Here’s the Brown painting, “Woman in Room” 1975. I had just seen a show of Brown works in San Francisco when Anna Conti and I stepped out to look at art. What struck me there — and it’s in this work, too, is Brown’s fashion sensibility. Even with a nude, there’s fashion. The high heels, the cigarette, the blue face mask. Fun.
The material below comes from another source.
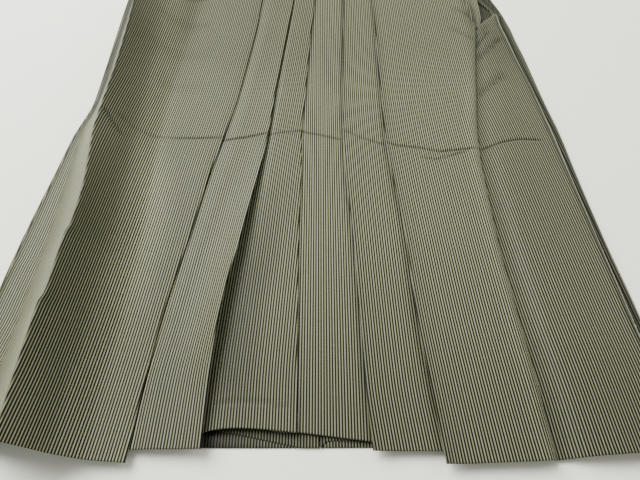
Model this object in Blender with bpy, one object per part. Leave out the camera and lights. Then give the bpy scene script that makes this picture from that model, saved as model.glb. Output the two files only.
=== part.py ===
"""Hakama trousers laid flat, front up, with the hem towards -Y and the waist towards +Y.

Every cloth piece is a wall lofted through sections across the garment. The sections come
from two short tables, with one row for each station up the garment. Tables and section
work are in millimetres: x runs across from the centre front, y runs up from the lowest
point of the hem, z runs up from the surface that the garment lies on. The meshes are in
metres, with the origin at the bottom centre of the whole garment.
"Right" and "left" are the wearer's, so the right leg lies on the -X side.
"""

import math

import bmesh
import bpy
from mathutils import Vector

MM = 0.001

# Cloth
CLOTH = 1.0              # wall of one layer of cloth
SEAM_GAP = 0.3           # clear gap between pieces that are sewn together
LAYER = CLOTH + SEAM_GAP
GROUND_LAYER = CLOTH / 2                # mid height of the layer that lies on the surface
SECOND_LAYER = GROUND_LAYER + LAYER     # mid height of a layer that lies on that one
THIRD_LAYER = SECOND_LAYER + LAYER
FRONT_LAYER = THIRD_LAYER + LAYER       # mid height of the lowest front panel

# Whole garment
BAND_LOW = 912.0         # lower edge of the front waistband
BAND_HIGH = 942.0        # upper edge of the front waistband
FRONT_TOP = 938.0        # top of the front cloth, inside the band
BACK_TOP = 941.7         # top of the back cloth, at the board's lower edge
BOARD_HEIGHT = 90.0
TOTAL_LENGTH = BAND_HIGH + SEAM_GAP + BOARD_HEIGHT
CENTRE_Y = TOTAL_LENGTH / 2

# Front: fold edges of the five knife pleats, pleat depth, pitch of the stacked layers,
# and how far the panels rise above the lowest one where they come out from a pleat.
PLEAT_COLUMNS = ("y", "fold_a", "fold_b", "fold_c", "fold_d", "fold_e", "depth", "pitch", "lift")
PLEAT_ROWS = (
    (0, -139, -88, -17, 39, 91, 36, 2.0, 2.0),
    (57, -137, -89, -18, 36, 87, 36, 2.0, 1.2),
    (117, -133, -86, -19, 34, 82, 35, 2.0, 1.0),
    (197, -123, -74, -20, 31, 80, 33, 2.0, 1.0),
    (277, -112, -62, -19, 26, 73, 30, 1.9, 1.0),
    (328, -103, -56, -20, 25, 70, 28, 1.9, 1.0),
    (387, -94, -52, -17, 26, 70, 26, 1.9, 1.0),
    (457, -87, -46, -14, 28, 70, 25, 1.8, 0.9),
    (511, -82, -41, -11, 30, 71, 24, 1.8, 0.8),
    (585, -78, -35, -7, 32, 71, 23, 1.7, 0.7),
    (631, -75, -33, -6, 31, 69, 22, 1.6, 0.6),
    (677, -73, -32, -6, 29, 66, 21, 1.6, 0.5),
    (777, -68, -29, -5, 26, 59, 19, 1.5, 0.3),
    (877, -63, -27, -4, 23, 53, 15, 1.4, 0.1),
    (BAND_LOW, -62, -26, -4, 22, 51, 14, 1.4, 0.0),
    (FRONT_TOP, -62, -26, -4, 22, 51, 14, 1.4, 0.0),
)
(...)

This is Lawrence‘s “Taboo” 1963 which depicts two inter-racial wedding couples. It reminds me of Mexican day of the dead iconography.

Ant-e-room art

Finally, in the small anteroom outside the Department of Prints, Drawings and Photographs, this nice group of three, a mini-show of bug art which is fun and summery — what bug does not remind you of summer? (and I apologize for my photos. The colors are too red.:
Yukinori Yanagi‘s “Wandering Position” 1997 shows the trail a wandering ant took as it tried to get off an etching plate. The artist followed the ant’s trail with an etching tool and incised the lines into the plate. The edges of the print are dense with lines because the ant repeatedly went there to escape. The image is a detail of the 5-color etching.

Ed Ruscha’s “Swarm of Red Ants” 1972 is a color screenprint from his portfolio “Insects”
ruscha, ed
Morris Graves’ “The Unregimented One,” 1958, is a 5-color etching with a martial formation of …June bugs? or beetles?
It’s nice and cool in the museum, so go hang out for a while.